Now, let’s return, first, to Cindy Lou’s interviews and then to the Grinch. Cindy Lou interviews the Grinch’s guardians, who describe him as a good child. He loved Santa, and the clip shows him eating a Santa dish. They still praise him, even though he used their family heirlooms to create a gift for the girl he liked, Martha May. Cindy Lou interviews Martha May and Augustus May (who is the mayor); they were both classmates of the Grinch. Martha May is in an eroticized trance when she discusses the Grinch. At times, it is hard to decide whether she fancies him because of him or because he is green. Indeed, as a youth she says to the Grinch that her favourite colours are red and, suggestively, green. It is racial fetishization. His green-ness is highlighted and made aware to him. His difference makes him attractive. Or, perhaps, she is addressing his difference and affirming it as valuable and meaningful. We have to consider both readings.

Universal Pictures

The young Grinch, like a young Hegel or Marx, goes home and makes Martha May an angel ornament. He is proud of his work, but just as he is noting how great he feels, he remembers that Augustus and the other boys say “He’s eight years old and has a beard.” So, the Grinch attempts to shave his face for the first time. As it goes, he cuts himself and places itty-bitty pieces of tissue over his cuts. When he goes to school he shame-facedly hides behind the coats and underneath a paper bag. He conceals the shame he feels, but he wants to give Martha May the gift he made. To do so, the teacher forces him to reveal his face. In doing so, everyone in the class laughs at the Grinch, except Martha May. She feels his pain. Augustus yells, “Look at that hack job.” So, the Grinch throws a Christmas tree in the most dramatic way possible and runs away to Mount Crumpit, significantly, the trash mountain of the Whos. This act reveals a lot about the self-worth that the Grinch feels. He feels like garbage; he is discarded, so easily, by his peers. He is made to feel unwanted, disgusting, unloveable.

Universal Pictures

So, when we meet the Grinch and we learn that he hates the Whos, in a scene such as this, we must not read it in a binary of Christmas and evil. Cindy Lou’s disavowal of the Whos’ consumptive (pun intended) Christmas spirit is further fleshed out by their treatment and willful abandonment of the Grinch. Indeed, the Grinch’s character offers us a view into how bullying, particularly bullying based on outward difference such as race, fosters depression and isolation.

Universal Pictures

Cindy Lou delivers the Cheermeister invitation to the Grinch, who eventually accepts. He attends the Cheermeister celebration, where he is literally stuffed with Christmas cheer, as he is forced to eat pudding after pudding. He  consumes Christmas and is, in turn, consumed by it. Indeed, after the mayor publicly bullies the Grinch, to reaffirm the Grinch’s place as other and unwelcome, the Grinch calls out the Whos’ materialism. “These gifts are dazzling,” the Grinch interrupts the mayor’s proposal to Martha May, “That’s what it’s always been about: Gifts! GIFTS! GIFTS! GIFTS! You know what happens to all of your gifts? The come to me, in the garbage…The AVARICE! The avarice never ends! …Look, I don’t want to make waves, but this whole Christmas season is stupid! Stupid! STUPID!” He then causes a chaotic scene, wherein the Christmas tree goes up in flames. The Grinch is about to take the trash shoot back to Mount Crumpit, when he sees that the Whos belief in their materialistic Christmas is unshakeable, as they replace the fallen tree.
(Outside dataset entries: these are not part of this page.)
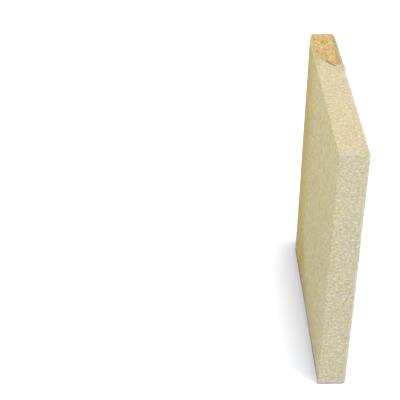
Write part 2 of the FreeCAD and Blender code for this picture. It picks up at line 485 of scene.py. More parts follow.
def branch_share(spot):
    """How far a spot lies in the branch."""
    beside, run = from_line(spot, BRANCH)
    width = BRANCH_WIDTH * (1.0 - BRANCH_NARROWS * run)
    return (1.0 - soft_step(*BRANCH_DIES, run)) * (1.0 - soft_step(BRANCH_BED * width, width, beside))


def torn_floor(place, spot, away, passed):
    """How deep the floor lies at a place inside the break, cracks and all, and how dark they are."""
    crack, branch = crack_share(away, passed), branch_share(spot)
    floor = floor_depth(place) + BRANCH_DEPTH * branch
    return floor + crack * (CRACK_DEPTH - floor), max(CRACK_DARK * crack, branch)


print("crack share 1 mm behind its middle: %.2f" % crack_share(1.0, 7.0))

# %% [markdown]
# ## Worn arrises
#
# An arris of fired clay is never a clean edge: it is rubbed all along and chipped here and there.
# A chip cuts the arris at a slant. So for a point near two faces we measure its depth along the
# slant between them, and where noise says that the arris is worn deeper than that, the point is
# pushed in to the worn depth. The cold face's arrises took more knocks than the hot face's.

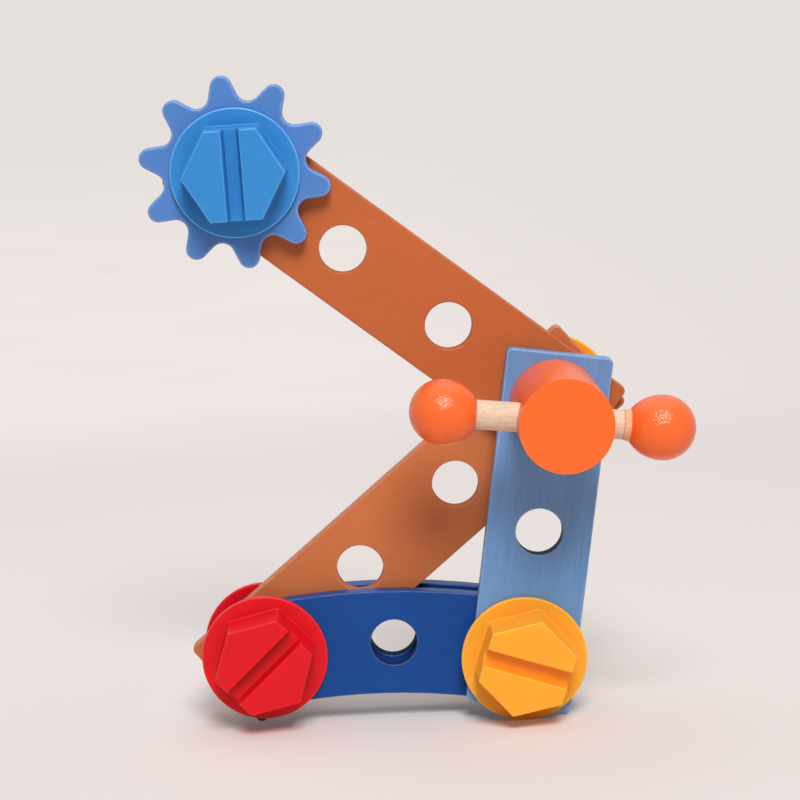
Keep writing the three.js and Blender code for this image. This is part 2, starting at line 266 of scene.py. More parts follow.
def board_mesh(name, shape, front, edge, hole_edge):
    """A board with rounded edges: rings of points follow the outline and the holes through its
    thickness, and the flat faces keep a narrow flat band beside each rounding. The walls of the holes
    are marked as bore."""
    outline, holes = shape
    contours = [(outline, edge)]
    for hole in holes:
        contours.append((lambda inset, hole=hole: circle(hole, HOLE_RADIUS + inset), hole_edge))
    bm = bmesh.new()
    bore = bm.verts.layers.float.new("bore")
    front_caps, back_caps = [], []
    for contour, radius in contours:
        profile = [(radius + FLAT_BAND, 0.0)]
        for sine, cosine in quarter_round(EDGE_STEPS):
            profile.append((radius * (1 - sine), radius * (1 - cosine)))
        profile += [(inset, BOARD - depth) for inset, depth in reversed(profile)]
        rings = []
        for inset, depth in profile:
            ring = [bm.verts.new((p.x, front + depth, p.y)) for p in contour(inset)]
            for vertex in ring:
                vertex[bore] = float(contour is not outline and inset < TINY)
            rings.append(ring)
        for ring, following in zip(rings, rings[1:]):
            for index in range(len(ring)):
                after = (index + 1) % len(ring)
                bm.faces.new((ring[index], ring[after], following[after], following[index]))
        front_caps.append(rings[0])
        back_caps.append(rings[-1])
    for caps in (front_caps, back_caps):
        points = [vertex for ring in caps for vertex in ring]
        flat = [[Vector((vertex.co.x, vertex.co.z, 0)) for vertex in ring] for ring in caps]
        for triangle in tessellate_polygon(flat):
            bm.faces.new([points[index] for index in triangle])
    return new_object(name, bm)


def lathe(name, profile, sides, axis="y"):
    """Turned solid from (radius, place along the axis) points that start and end on the axis."""
    bm = bmesh.new()
    rings = []
    for radius, along in profile:
        count = sides if radius > 0 else 1
        ring = []
        for index in range(count):
            turn = 2 * math.pi * index / sides
            a, b = radius * math.cos(turn), radius * math.sin(turn)
            ring.append(bm.verts.new((a, along, b) if axis == "y" else (along, a, b)))
        rings.append(ring)
    for ring, following in zip(rings, rings[1:]):
        for index in range(sides):
            after = (index + 1) % sides
            corners = [ring[index % len(ring)], ring[after % len(ring)],
                       following[after % len(following)], following[index % len(following)]]
            distinct = list(dict.fromkeys(corners))
            if len(distinct) > 2:
                bm.faces.new(distinct)
    return new_object(name, bm)


def threaded_rod(name, crest, root, front, back):
    """Right-handed thread about y. It keeps its place on y, so a bolt fits its nut."""
    first = math.floor(front / THREAD_LEAD) - SPARE_TURNS
    turns = math.ceil(back / THREAD_LEAD) + SPARE_TURNS - first
    steps = turns * THREAD_SIDES
    rows = len(THREAD_SECTION)
    bm = bmesh.new()
    grid = []
    for step in range(steps + THREAD_SIDES + 1):
        turn = 2 * math.pi * step / THREAD_SIDES
        line = []
        for place, height in THREAD_SECTION:
            radius = root + (crest - root) * height
            y = THREAD_LEAD * (first + step / THREAD_SIDES + place)
            line.append((radius * math.sin(turn), y, radius * math.cos(turn)))
        grid.append(line)
    verts = {}

    def at(step, row):
        key = (step, row) if row < rows else (step + THREAD_SIDES, 0)
        if key not in verts:
            verts[key] = bm.verts.new(grid[key[0]][key[1]])
        return verts[key]

    for step in range(steps):
        for row in range(rows):
            bm.faces.new((at(step, row), at(step + 1, row), at(step + 1, row + 1), at(step, row + 1)))
    front_centre = bm.verts.new((0, THREAD_LEAD * first, 0))
    back_centre = bm.verts.new((0, THREAD_LEAD * (first + turns + 1), 0))
    for row in range(rows):
        bm.faces.new((front_centre, at(0, row), at(0, row + 1)))
        bm.faces.new((back_centre, at(steps, row + 1), at(steps, row)))
    for step in range(THREAD_SIDES):
        bm.faces.new((front_centre, at(step + 1, 0), at(step, 0)))
        bm.faces.new((back_centre, at(steps + step, 0), at(steps + step + 1, 0)))
    rod = new_object(name, bm)
    reach = crest + OVERRUN
    outer = [(0, front), (reach, front), (reach, back), (0, back)]
    return combine(rod, lathe(name + "_trim", outer, THREAD_SIDES), "INTERSECT")


def settle(obj):
    """Applies the object's modifiers to its mesh."""
    graph = bpy.context.evaluated_depsgraph_get()
    mesh = bpy.data.meshes.new_from_object(obj.evaluated_get(graph))
    obj.modifiers.clear()
    obj.data = mesh
    return obj


def combine(obj, tool, operation):
    modifier = obj.modifiers.new("combine", "BOOLEAN")
    modifier.operation = operation
    modifier.solver = "EXACT"
    modifier.object = tool
    settle(obj)
    bpy.data.objects.remove(tool)
    return obj


def soften(obj, width):
    """Rounds the ridges and marks the faces of the roundings."""
    mesh = obj.data
    bm = bmesh.new()
    bm.from_mesh(mesh)
    ridges = []
    for edge in bm.edges:
        if len(edge.link_faces) == 2 and math.degrees(edge.calc_face_angle_signed(0.0)) > RIDGE_ANGLE:
            ridges.append(edge)
    bmesh.ops.bevel(bm, geom=ridges, offset=width, offset_type="OFFSET", segments=3, profile=0.5,
                    affect="EDGES", clamp_overlap=True, material=1)
    marks = bm.faces.layers.float.new("rounded")
    for face in bm.faces:
        face[marks] = float(face.material_index)
        face.material_index = 0
    bm.to_mesh(mesh)
    bm.free()
    return obj


def loft(name, rings):
    """A solid through rings of (points, depth, mark): the mark goes to the faces up to the next ring,
    as one number or one for each face. Fans close both ends."""
    bm = bmesh.new()
    marks = bm.faces.layers.float.new("rounded")
    loops = [[bm.verts.new((x, depth, z)) for x, z in points] for points, depth, _ in rings]
    count = len(loops[0])
    for (_, _, mark), ring, following in zip(rings, loops, loops[1:]):
        for index in range(count):
            after = (index + 1) % count
            face = bm.faces.new((ring[index], ring[after], following[after], following[index]))
            face[marks] = mark[index] if isinstance(mark, list) else mark
    for ring, depth in ((loops[0], rings[0][1]), (loops[-1], rings[-1][1])):
        centre = bm.verts.new((0, depth, 0))
        for index in range(count):
            bm.faces.new((centre, ring[index], ring[(index + 1) % count]))
    return new_object(name, bm)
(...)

The Grinch leaves, exasperated. He then formulates his plan to steal Christmas from the Whos. The end of the film may easily fall into a simple narrative that the Grinch has learnt that Christmas has value. But, importantly, Cindy Lou, in her desire to make her life have meaning beyond the consumer-driven Whoville Christmas, listens to the advice of our favourite existentialist, Sartre. Of course this is all implicit, Sartre does not replace Santa to teach Cindy Lou what bad faith is. Cindy Lou knows that listening to authority through blind faith is not living well. Instead, when all the presents are gone and the Mayor begins to condemn Cindy Lou, her father reiterates what Cindy Lou has been saying all along. Maybe Christmas (read: life) shouldn’t be about gifts and getting things; it should be about meaningful choices and meaningful relationships.

The scene when the Grinch’s heart grows three sizes may also be misread. The Grinch hears that the Whos have shifted their destructive, wasteful paradigmatic construction of Christmas (read: world view). They project joy as they welcome each other’s company and cheer. When the Grinch cries that he is feeling something, it is so reminiscent of learning to feel joy as one learns to heal (at whatever pace) in depression. Of course, one’s joy and happiness should not be held in relation to others and how others view us. But let’s consider that moment. The Whos have shifted their entire paradigmatic framework. Imagine how incredibly momentous that is. The value-system that claimed he was lesser was dismantled. The Grinch proclaiming that he can feel is more a moment that reveals he can be vulnerable with others and that he need not fear that. He does not need to be guarded. His heart grows three sizes because he is not held back by a society that perceives his difference as negation.

Universal Pictures

The live-action Grinch is far more clever than we might, initially, give it credit. It tackles bullying, race, and depression whilst wrapped up in the neat package of Christmas cheer. Christmas is usually the opportunity for big-industries, such as film, to moralize about human nature. Yet, in the non-human world of Whoville, our own societal fissures are revealed to us. The Grinch forgives and Whoville is no longer exclusionary or even tolerant—the Whos of Whoville are welcoming and inclusive.